- theMReport.com - https://themreport.com -

Record Amount of Sellers Delisting Homes

Redfin [1] has found that a record 2% of homes for sale every week are being delisted from the market for a litany of reasons and this number may continue to increase into next year. 

According to Redfin, sellers are taking their homes off the market because of the low-quality offers they are receiving—or no offers at all—due to a sharp drop in buyer demand caused by high home prices and high mortgage rates. While mortgage rates have dipped slightly since mid-November, the monthly mortgage payment on the median-asking-price home is still 40% higher than it was one year ago. 

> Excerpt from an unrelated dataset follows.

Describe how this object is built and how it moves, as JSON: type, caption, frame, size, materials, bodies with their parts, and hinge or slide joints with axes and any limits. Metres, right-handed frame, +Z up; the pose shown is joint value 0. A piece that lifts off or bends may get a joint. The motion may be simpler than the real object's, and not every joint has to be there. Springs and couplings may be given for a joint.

“Some sellers are having a hard time grasping that we’re not in a housing-market frenzy anymore—it’s tough for them to swallow that they missed the boat on getting a high price,” said Heather Kruayai [2], a Redfin real estate agent in Jacksonville, FL. “By the time sellers realize their listing was priced too high, it has already been on the market for too long and is considered stale. I recently had two sellers take their homes off the market after 45-plus days.” 

It should be no surprise that pandemic-era boomtowns are seeing the biggest jump in delistings: Sacramento, California reported that 3.6% of active listings were delisted in the 12-week period ending Nov. 27, up 1.6 percentage points from the same period a year prior. This was followed by Austin, Texas, Seattle, Phoenix, and Denver. In Austin, for example, the median home-sale price was up a record 43.5% year over year in the spring of 2021, but growth had shrunk to just 3.7% as of October 2022. And in Sacramento, there was 0% annual home-price growth in October, compared with as much as 29.3% last spring. 

“I’ve had many sellers cancel listings,” said David Palmer [3], a Redfin real estate agent in Seattle. “Usually, sellers who pull their listings off the market in the fall do it with the intention of listing again in the spring. But with the word ‘recession’ out there, there’s not as much optimism about spring being a better market. Now people are talking about trying again in another year or two once the economy improves.” 

Sacramento not only saw the biggest year-over-year jump in delistings; it also had the highest overall share, with 3.6% of for-sale homes delisted per week on average during the 12 weeks ending Nov. 27. It was followed by San Francisco (3.4%), Oakland, CA (3.3%), Seattle (3.2%) and San Jose, CA (3%). 

Pittsburgh had the lowest share of delistings, at 1.3%, followed by Cincinnati, at 1.4%. Rounding out the bottom five are New Brunswick (1.5%), Newark (1.6%) and Virginia Beach, VA (1.6%).